Many people would say that coffee already tastes “burnt”, so how can you burn it? It’s a liquid, after all.
Short answer: Yes, you can burn coffee.
Now, the taste of burnt coffee can come from a few sources. As with most things, there isn’t just one way for it to go wrong.
You might be curious, just had a terrible cup of coffee, or found that your pot of joe at home just isn’t up to snuff no matter what. We will be looking at why it could be letting you down and ways to fix the problem.
How Does Coffee Burn?
There are three main ways coffee burns and numerous reasons why it can. These are some ways to avoid those pitfalls and have a smooth cup of coffee at home.
The first way coffee can burn is at the roasters. This isn’t in your control at all. It is the fault of the person or company who roasted the beans.
Roasting the beans too hot too fast scorches them and gives that overwhelming burnt taste. It’s bitter and not a flavor enjoyed by many, especially if you’re a big coffee lover.
Now, this is not to be confused with dark roast coffee. Dark roast coffee beans are darker in color and have an oily sheen. They have a deep, rich coffee flavor for people who really enjoy the taste of coffee.
Dark roast does not equal burnt.
Over-roasted coffee beans will be dark and dull or have black specks on the outer surface showing poor roasting.
How to Avoid This
You aren’t to blame if a bag of coffee you buy is cooked the wrong way, but to avoid it try to:
- Buy from a reputable coffee roaster.
- Check the beans before you buy– if possible.
- Go for a light roast.
Ah, you might not think coffee beans go bad. But in reality, brewing and drinking beans after they’ve gone past their expiration date can give you the same flavor as burnt coffee.
When you get coffee out in the world, you can never tell when the beans go bad.
Stale coffee beans don’t brew right and leave the flavor tasting bitter and burnt.
How to Avoid This
Reasonably simple answer: don’t buy or brew stale beans. Use fresh coffee beans.
Check your expiration dates and toss out what isn’t up to snuff. It’s crucial to control what beans you’re using and grinding if you are drinking coffee at home.
This might not be the only factor, but it is one that you might not have expected.
Leaving It on a Heat Source
If you’ve had a gas station or diner coffee, you’ve probably tasted the burnt coffee the old regulars drink by the mug-full. This might be your only experience with burnt coffee in general.
The burnt flavor actually comes from burning.
They’ve left the coffee pot for hours on coffee warmers. They might have forgotten it, or someone may have neglected their turn to brew a fresh batch.
The constant application to heat scorches the bottom and raises the temperature too high, giving the overheated coffee a very bitter, unpleasant taste.
This can happen at home, too. If you make large pots of coffee early in the day and keep them on low heat, this extended exposure can really alter the flavor.
How to Avoid This
- Ask for a fresh pot of coffee if you’re out.

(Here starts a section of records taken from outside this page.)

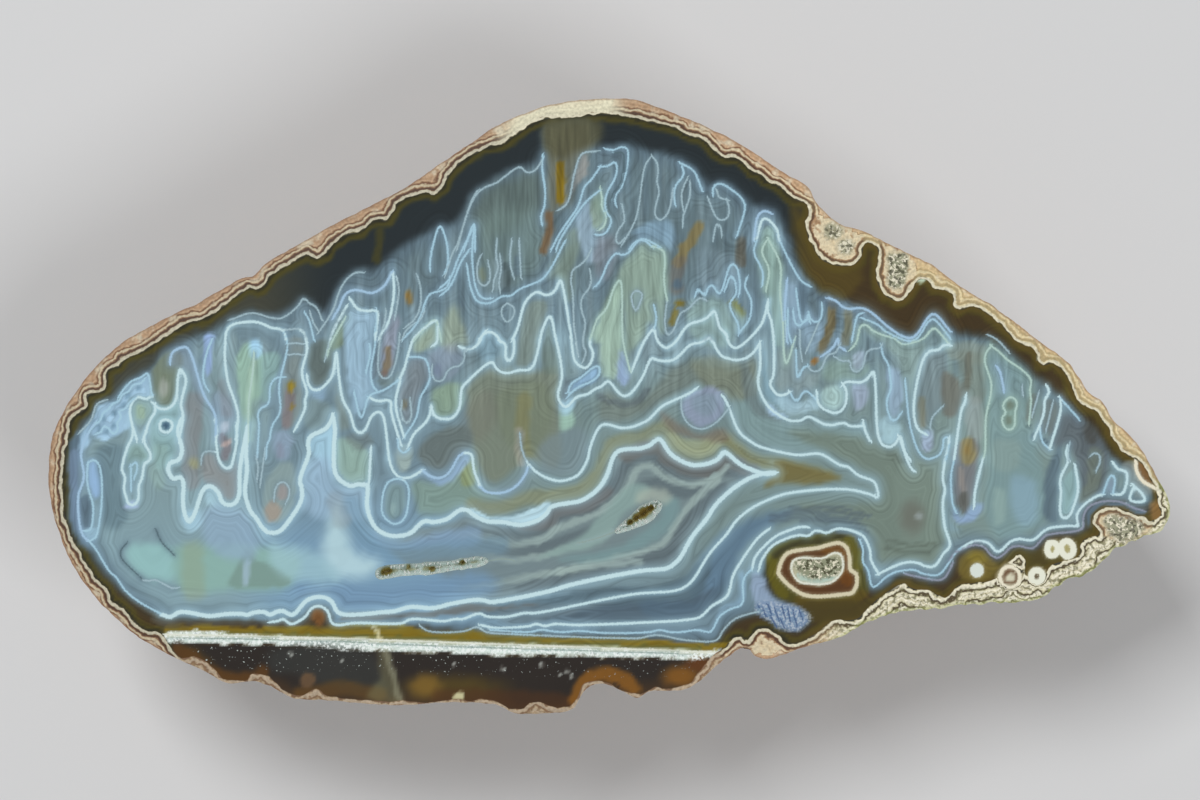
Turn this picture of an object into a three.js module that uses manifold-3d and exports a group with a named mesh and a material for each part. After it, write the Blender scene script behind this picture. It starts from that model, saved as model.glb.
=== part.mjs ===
// An agate half nodule: one stone with a flat polished face, a lumpy pitted rind behind it, and two narrow
// pockets in the face that are lined with small quartz crystals.
// Millimetres, +Z up. The stone lies face up on a small flat spot at the back of its rind.
// The origin is the centre of that flat spot. +X runs along the face to its pointed end.
import * as THREE from "three";
import { ParametricGeometry } from "three/addons/geometries/ParametricGeometry.js";
import { mergeVertices } from "three/addons/utils/BufferGeometryUtils.js";
import Module from "manifold-3d";

const wasm = await Module();
wasm.setup();

// Driving dimensions
const FACE_WIDTH = 134;
const FACE_HEIGHT = 74;
const STONE_DEPTH = 34;
const FLAT_SPOT_LENGTH = 34;
const FLAT_SPOT_WIDTH = 20;
const POCKET_DEPTH = 3.2;

// The rind's relief: broad swells, small lumps, pits that bubbles of the host lava pressed, and knobs
const SWELL_ACROSS = 17;
const SWELL_HEIGHT = 1.9;
const LUMP_ACROSS = 7;
const LUMP_HEIGHT = 1.1;
const PIT_DEPTH = { least: 0.9, most: 1.8 };
const KNOB_HEIGHT = 1.2;
const DIMPLE_RADIUS = { least: 3.4, most: 7.2 };
const DIMPLE_COUNT = 64;

// The pockets' crusts: a floor with quartz points standing on it
const CRUST_GAP = 0.3;
const CRUST_FLOOR = 1.1;
const QUARTZ_RADIUS = { least: 0.32, most: 0.54 };
const QUARTZ_HEIGHT = { least: 1.5, most: 2 };
const QUARTZ_SUNK = 0.35;
const QUARTZ_BELOW_FACE = 0.15;
const QUARTZ_LEAN = 0.35;
const QUARTZ_SIDES = 6;

// How finely the stone is faceted
const COLUMNS = 168;
const DOME_RINGS = 19;
const POCKET_STEPS = 16;

// The face's outline, clockwise from its left end, in picture pixels (x to the right, y down)
const OUTLINE_PX = [
  [49, 480], [52, 440], [65, 409], [90, 373], [125, 341], [160, 321], [200, 302], [244, 277], [253, 276],
  [264, 265], [310, 238], [360, 211], [400, 191], [434, 168], [470, 144], [495, 127], [530, 111], [560, 103],
  [600, 99], [635, 100], [660, 108], [700, 124], [740, 144], [780, 170], [808, 188], [818, 204], [836, 222],
  [865, 232], [895, 247], [930, 264], [960, 286], [1000, 311], [1040, 342], [1067, 362], [1078, 376],
  [1088, 392], [1102, 402], [1114, 421], [1128, 434], [1142, 450], [1158, 479], [1168, 500], [1169, 515],
  [1163, 530], [1140, 538], [1112, 551], [1096, 567], [1060, 584], [1038, 599], [1000, 602], [960, 605],
  [935, 609], [900, 611], [868, 622], [840, 637], [800, 648], [768, 659], [755, 655], [746, 647], [730, 655],
  [712, 670], [688, 688], [668, 691], [650, 691], [638, 698], [624, 692], [606, 684], [590, 686], [580, 698],
  [572, 709], [545, 713], [515, 713], [500, 706], [455, 702], [390, 705], [330, 700], [293, 698], [272, 687],
  [256, 681], [228, 683], [208, 673], [172, 656], [140, 638], [100, 602], [72, 564], [54, 516],
];
const CENTRE_PX = [600, 428];
const LEFT_PX = 49;
const RIGHT_PX = 1169;
const MM_PER_PX = FACE_WIDTH / (RIGHT_PX - LEFT_PX);

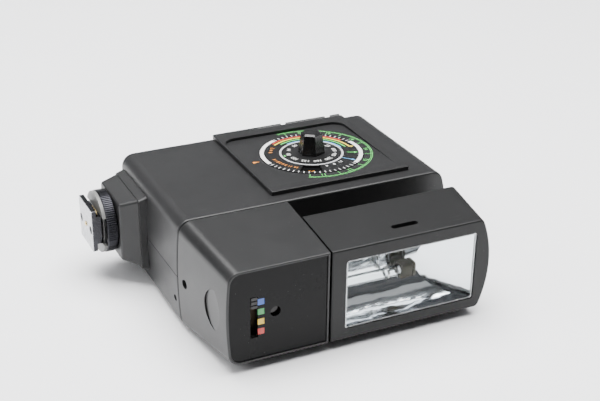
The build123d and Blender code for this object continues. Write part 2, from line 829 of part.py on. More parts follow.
with BuildPart() as trigger_clip:
    with BuildSketch(Plane.YZ.offset(25.0)):
        with Locations((tube_y, window_mid_z)):
            Circle(tube_r + 0.4)
            Circle(tube_r, mode=Mode.SUBTRACT)
        with Locations((tube_y + 3.4, window_mid_z - 0.6)):
            Rectangle(2.4, 0.4)
    extrude(amount=1.0)
finish(trigger_clip, "trigger_clip")

with BuildPart() as trigger_board:
    with BuildSketch(across(-35.5)):
        with Locations((22.0, mid_z)):
            Rectangle(44.0, 30.0)
    extrude(amount=-1.4)
finish(trigger_board, "trigger_board")

with BuildPart() as trigger_coil:
    with BuildSketch(across(-35.5)):
        with Locations((30.0, mid_z + 6)):
            Circle(3.6)
    extrude(amount=3.0)
finish(trigger_coil, "trigger_coil")

with BuildPart() as head_pivot:
    with BuildSketch(Plane.YZ.offset(turret_right_x - wall - 1.6)):
        with Locations((head_axis_y, mid_z)):
            Circle(head_pivot_r)
    extrude(amount=head_left_x + wall - turret_right_x + wall + 1.6)
    with BuildSketch(Plane.YZ.offset(head_left_x + wall)):
        with Locations((head_axis_y, mid_z)):
            Circle(head_pivot_r + 1.0)
    extrude(amount=0.8)
    with BuildSketch(Plane.YZ.offset(-20)):
        with Locations((head_axis_y, mid_z)):
            Circle(head_pivot_r - 1.3)
    extrude(amount=30, mode=Mode.SUBTRACT)
finish(head_pivot, "head_pivot")

with BuildPart() as head_retainer:
    with BuildSketch(Plane.YZ.offset(turret_right_x - wall - 1.3)):
        with Locations((head_axis_y, mid_z)):
            Circle(head_pivot_r + 1.0)
            Circle(head_pivot_r, mode=Mode.SUBTRACT)
    extrude(amount=1.0)
finish(head_retainer, "head_retainer")

# ================================================================ hot shoe foot
# The base and the collar flare towards the casing on every side but the rear.
with BuildPart() as shoe_base:
    with BuildSketch(Plane.YZ.offset(base_face_x)):
        with Locations((39.1, shoe_z)):
            RectangleRounded(25.6, 25.7, 1.2)
    with BuildSketch(Plane.YZ.offset(collar_face_x)):
        with Locations((37.1, shoe_z)):
            RectangleRounded(29.8, 30.4, 1.2)
    loft()
    chamfer(shoe_base.edges().group_by(Axis.X)[0], 0.5)
    with BuildSketch(Plane.YZ.offset(base_face_x - 1)):
        with Locations((shoe_y, shoe_z)):
            Circle(stud_r + 0.1)
    extrude(amount=20, mode=Mode.SUBTRACT)
    # screw pilots for the collar behind it
    with BuildSketch(Plane.YZ.offset(collar_face_x)):
        with Locations(*base_screw_places):
            Circle(pilot_r)
    extrude(amount=-4.0, mode=Mode.SUBTRACT)
finish(shoe_base, "shoe_base")

with BuildPart() as shoe_collar:
    with BuildSketch(Plane.YZ.offset(collar_face_x)):
        with Locations((36.3, shoe_z)):
            RectangleRounded(31.8, 31.6, 1.4)
    with BuildSketch(Plane.YZ.offset(body_left_x + 1.3)):
        with Locations((36.1, shoe_z)):
            RectangleRounded(32.2, 34.4, 1.4)
    loft()
    add(casing_block.part, mode=Mode.SUBTRACT)
    with BuildSketch(Plane.YZ.offset(base_face_x - 1)):
        with Locations((shoe_y, shoe_z)):
            Circle(stud_r + 0.1)
    extrude(amount=20, mode=Mode.SUBTRACT)
    with BuildSketch(Plane.YZ.offset(collar_face_x)):
        with Locations(*base_screw_places):
            Circle(clear_r)
    extrude(amount=20, mode=Mode.SUBTRACT)
finish(shoe_collar, "shoe_collar")

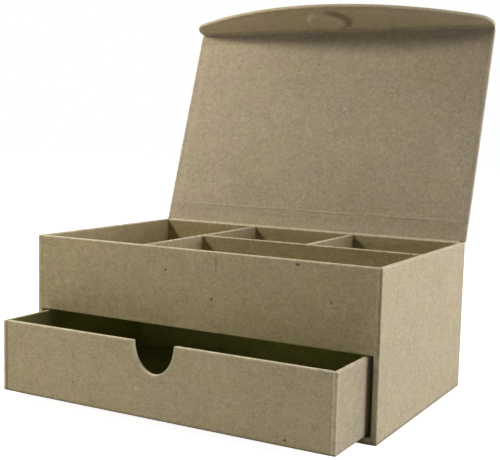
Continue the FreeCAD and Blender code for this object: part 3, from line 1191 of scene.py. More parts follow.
@dataclass
class Flap:
    """The lid's front flap, with a long curved edge and a round boss over its magnet."""

    papers: Papers
    place: LidFrame
    depth: float = 39.0
    end_depth: float = 11.5
    corner: float = 13.0
    lining_from_fold: float = 4.5
    magnet_from_fold: float = 18.8
    magnet_radius: float = 11.0
    magnet_thick: float = 1.8
    shoulder: float = 3.0
    spread: float = 1.25
    edge_press: float = 0.26
    # Painted shade in a ring on the right of the boss, then a painted highlight on its left shoulder.
    boss_shade: float = 1.0
    shade_offset: float = 2.0
    shade_width: float = 2.3
    boss_highlight: float = 0.95
    highlight_offset: float = 0.8
    highlight_width: float = 1.4
    press_reach: float = 2.4
    end_steps: tuple[float, ...] = (0.0, 0.35, 1.0, 1.8, 2.8, 4.0, 5.5)

    def edge_line(self, along: np.ndarray, inset: float) -> np.ndarray:
        """Return how far the curved edge lies from the fold line at each station.

        Args:
            along: Stations along the flap.
            inset: How far inside the board's edge the outline runs.

        Returns:
            The distances from the fold line.
        """
        half = STOCK.half_width - inset
        sag = self.depth - self.end_depth
        radius = (half ** 2 + sag ** 2) / (2 * sag)
        centre = self.depth - inset - radius
        arc = centre + np.sqrt(radius ** 2 - along ** 2)
        corner = self.corner - inset
        reach = radius - corner
        centre_x = half - corner
        centre_v = centre + math.sqrt(reach ** 2 - centre_x ** 2)
        past = np.clip(np.abs(along) - centre_x, 0.0, corner)
        bend = centre_v + np.sqrt(np.maximum(corner ** 2 - past ** 2, 0.0))
        tangent_x = centre_x * radius / reach
        return np.where(np.abs(along) > tangent_x, bend, arc)

    def lining_sink(self, flat: np.ndarray) -> np.ndarray:
        """Return how far the lining's curved edge is pressed down towards the board."""
        reach = self.place.fold.y - flat[:, 1]
        rim_gap = self.edge_line(flat[:, 0], STOCK.inset) - reach
        side_gap = STOCK.half_width - STOCK.inset - np.abs(flat[:, 0])
        return self.edge_press * smooth(1.0 - np.minimum(rim_gap, side_gap) / self.press_reach)

    def ring(self, gap: np.ndarray, offset: float, width: float) -> np.ndarray:
        """Return how near distances from the boss's centre are to a ring round the magnet."""
        return np.exp(-((gap - self.magnet_radius - offset) / width) ** 2)

    def boss_painted_shade(self, points: np.ndarray) -> np.ndarray:
        """Return the painted shade in a ring on the right of the boss, in the flap's plane."""
        gap, across, _ = self.boss_place(points)
        ring = self.ring(gap, self.shade_offset, self.shade_width)
        return self.boss_shade * ring * smooth(0.25 + across / np.maximum(gap, 1e-6))

    def boss_painted_highlight(self, points: np.ndarray) -> np.ndarray:
        """Return the painted highlight on the boss's shoulder, most on its left and outer side."""
        gap, across, up = self.boss_place(points)
        ring = self.ring(gap, self.highlight_offset, self.highlight_width)
        turned = (0.5 * up - across) / np.maximum(gap, 1e-6)
        return self.boss_highlight * ring * smooth(turned - 0.2)

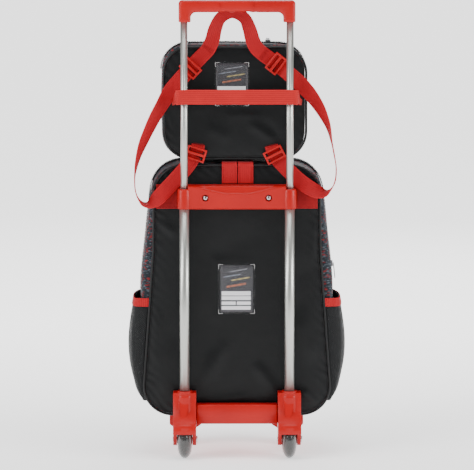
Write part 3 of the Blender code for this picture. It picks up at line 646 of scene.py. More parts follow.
RED_PLASTIC = MouldedPlastic("red_polypropylene", (0.40, 0.0055, 0.0045))
RED_BUCKLE = MouldedPlastic("red_acetal", (0.46, 0.0070, 0.0075), roughness=0.30, grain=0.00003)
DARK_PLASTIC = MouldedPlastic("dark_nylon", (0.022, 0.022, 0.024), roughness=0.42)
TUBE_METAL = DrawnMetal("satin_aluminium", (0.50, 0.51, 0.48), 0.36)
STEEL = DrawnMetal("zinc_plated_steel", (0.62, 0.62, 0.63), 0.24, metallic=1.0)
ZIP_METAL = DrawnMetal("gunmetal_zip", (0.20, 0.20, 0.21), 0.30, metallic=1.0)
SATIN = WovenFabric("black_satin_polyester", (0.0040, 0.0044, 0.0048))
TRIM = WovenFabric("black_binding", (0.0042, 0.0045, 0.0048), roughness=0.42, threads=2200.0, gloss=0.3,
                   creases=0.0004)
PRINT = PrintedFabric("dashed_print_polyester")
WEBBING = RibbedWebbing("red_herringbone_webbing", (0.41, 0.0050, 0.0100))
HANDLE_BAND = RibbedWebbing("bright_red_webbing", (0.47, 0.0110, 0.0120), width=0.024)
BAND_FABRIC = RibbedWebbing("dark_red_band", (0.29, 0.0040, 0.0065), width=0.0405, ribs=900.0, picks=900.0,
                            slant=0.0, depth=0.00012)
ELASTIC = RibbedWebbing("red_gathered_elastic", (0.42, 0.0075, 0.0110), width=0.015, ribs=1500.0, picks=310.0,
                        slant=0.0, depth=0.0005, roughness=0.7)
ZIP_TAPE = RibbedWebbing("black_zip_tape", (0.0060, 0.0060, 0.0065), width=0.026, ribs=1600.0, picks=900.0,
                         slant=0.0, depth=0.0001)
MESH = KnitMesh("black_knit_mesh")
FILM = ClearFilm("clear_vinyl")
PACK_CARD = NameCard("name_card_large", ((0.36, 0.45), (0.263, 0.345), (0.16, 0.232), (0.057, 0.135)))
SMALL_CARD = NameCard("name_card_small", ((0.36, 0.45), (0.263, 0.345), (0.13, 0.20), (0.008, 0.080)))
URETHANE = CastUrethane("smoke_urethane")
RED_THREAD = SewingThread("red_thread", (0.27, 0.004, 0.007))
BLACK_THREAD = SewingThread("black_thread", (0.0055, 0.0055, 0.0060))
WHITE_THREAD = SewingThread("white_thread", (0.75, 0.75, 0.75))


@cache
def material_of(finish: Finish) -> bpy.types.Material:
    """The material of a finish, built the first time that it is asked for."""
    return finish.material()


# -------------------- mesh making
def add_piece(bm: bmesh.types.BMesh, name: str, finish: Finish, body: Body | str, slot: Slot,
              stands_for: Sequence[str] = (), angle: float = 40.0, outward: bool = True) -> bpy.types.Object:
    """Turn a bmesh into a finished piece that rides on a body.

    Args:
        bm: the mesh, in the row frame; it is freed.
        name: the piece's name.
        finish: its finish.
        body: the body that it rides on.
        slot: the record's material slot; not used.
        stands_for: the CAD nodes that it replaces.
        angle: edges sharper than this stay sharp, in degrees.
        outward: whether the faces of this closed mesh are turned outwards first.

    Returns:
        The new object.
    """
    if outward:
        bmesh.ops.recalc_face_normals(bm, faces=bm.faces)
    mesh = bpy.data.meshes.new(name)
    bm.to_mesh(mesh)
    bm.free()
    mesh.materials.append(material_of(finish))
    mesh.shade_smooth()
    if angle < 180:
        mesh.set_sharp_from_angle(angle=math.radians(angle))
    obj = bpy.data.objects.new(name, mesh)
    bpy.context.scene.collection.objects.link(obj)
    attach(obj, body.value if isinstance(body, Body) else body)
    if stands_for:
        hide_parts(*stands_for)
    LOG.info("%s: %d faces", name, len(mesh.polygons))
    return obj


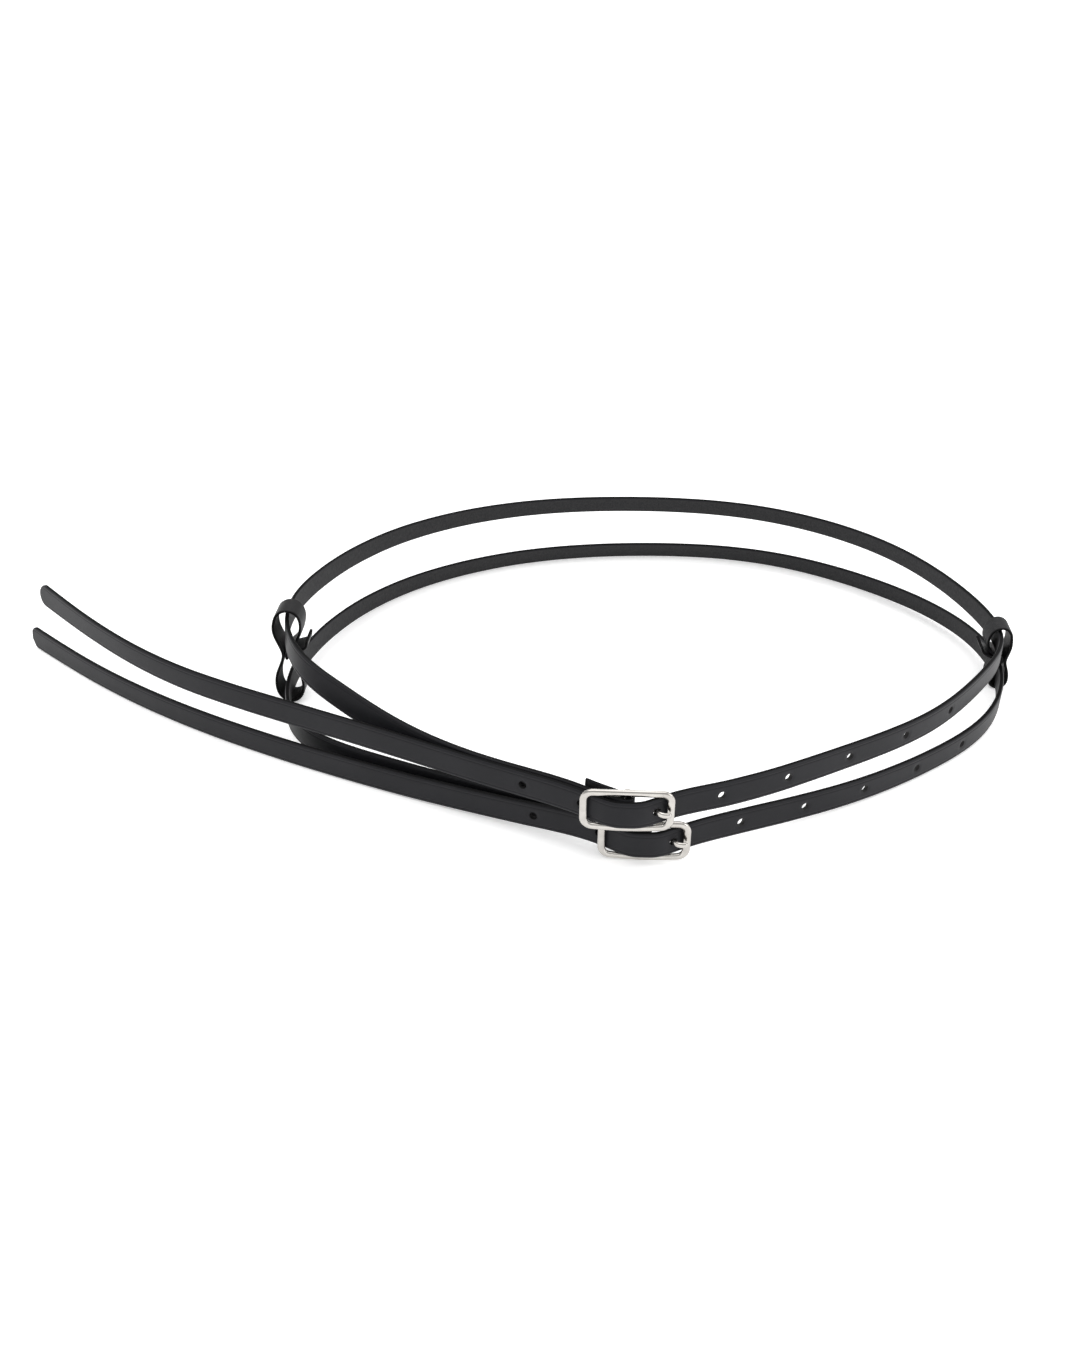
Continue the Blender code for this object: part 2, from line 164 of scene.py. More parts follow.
LEFT_LOOP = (
    (-9.2, 6.6),
    (-8.4, 3.6),
    (-3.6, 1.7),
    (-1.5, 0.0),
    (-2.0, -2.4),
    (-5.2, -10.0),
    (-5.6, -14.5),
    (-4.0, -20.2),
    (0.2, -22.58),
    (4.3, -20.2),
    (5.8, -14.5),
    (5.0, -9.5),
    (2.1, -2.6),
    (1.5, 0.0),
    (1.9, 2.6),
    (3.4, 7.0),
    (4.3, 11.0),
    (3.7, 15.5),
    (1.4, 19.4),
    (-2.0, 20.6),
    (-5.6, 19.2),
    (-7.2, 15.5),
    (-6.6, 10.5),
    (-3.4, 4.6),
    (-0.6, 1.8),
    (0.0, 0.0),
    (0.0, -2.0),
)

# Centre line of each strap away from its buckle: x, y, z, lean of the top edge towards the middle (degrees)
UPPER_TAIL = (
    (-275.2, 19.9, 29.5, 10.0),
    (-236.5, -17.5, 27.8, 3.0),
    (-194.0, -50.5, 26.4, 2.0),
    (-148.0, -74.5, 25.0, 2.0),
    (-99.0, -98.0, 23.8, 2.0),
    (-60.0, -118.0, 23.5, 2.0),
)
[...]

- Make smaller batches more often.
- Keep the warming plate of your coffee at an ideal temperature of 165 degrees F.
- Don’t leave the coffee on a burner longer than 4-5 hours.
So, now you know the most common enemies of a good cup of coffee. You’ve got the knowledge to combat it and have the best coffee you can manage all the time.
To recap, the reasons why your coffee or coffee you got at a restaurant tasted burnt are:
- The company burnt the beans during roasting.
- The coffee beans were stale.
- The brewed coffee was on a heat source for too long.
All of these have simple fixes to minimize the possibility of burnt, bitter coffee. Keep fresh, good-quality beans on hand and keep your coffee maker working with fresh batches of delicious coffee at home.
Sometimes it’s entirely out of your hands at a restaurant or gas station. The solution there is to find local coffee shops with great beans to get your coffee fix.
And who knows, you might even like the taste of burnt coffee– now you know how to maximize the flavor or avoid it altogether.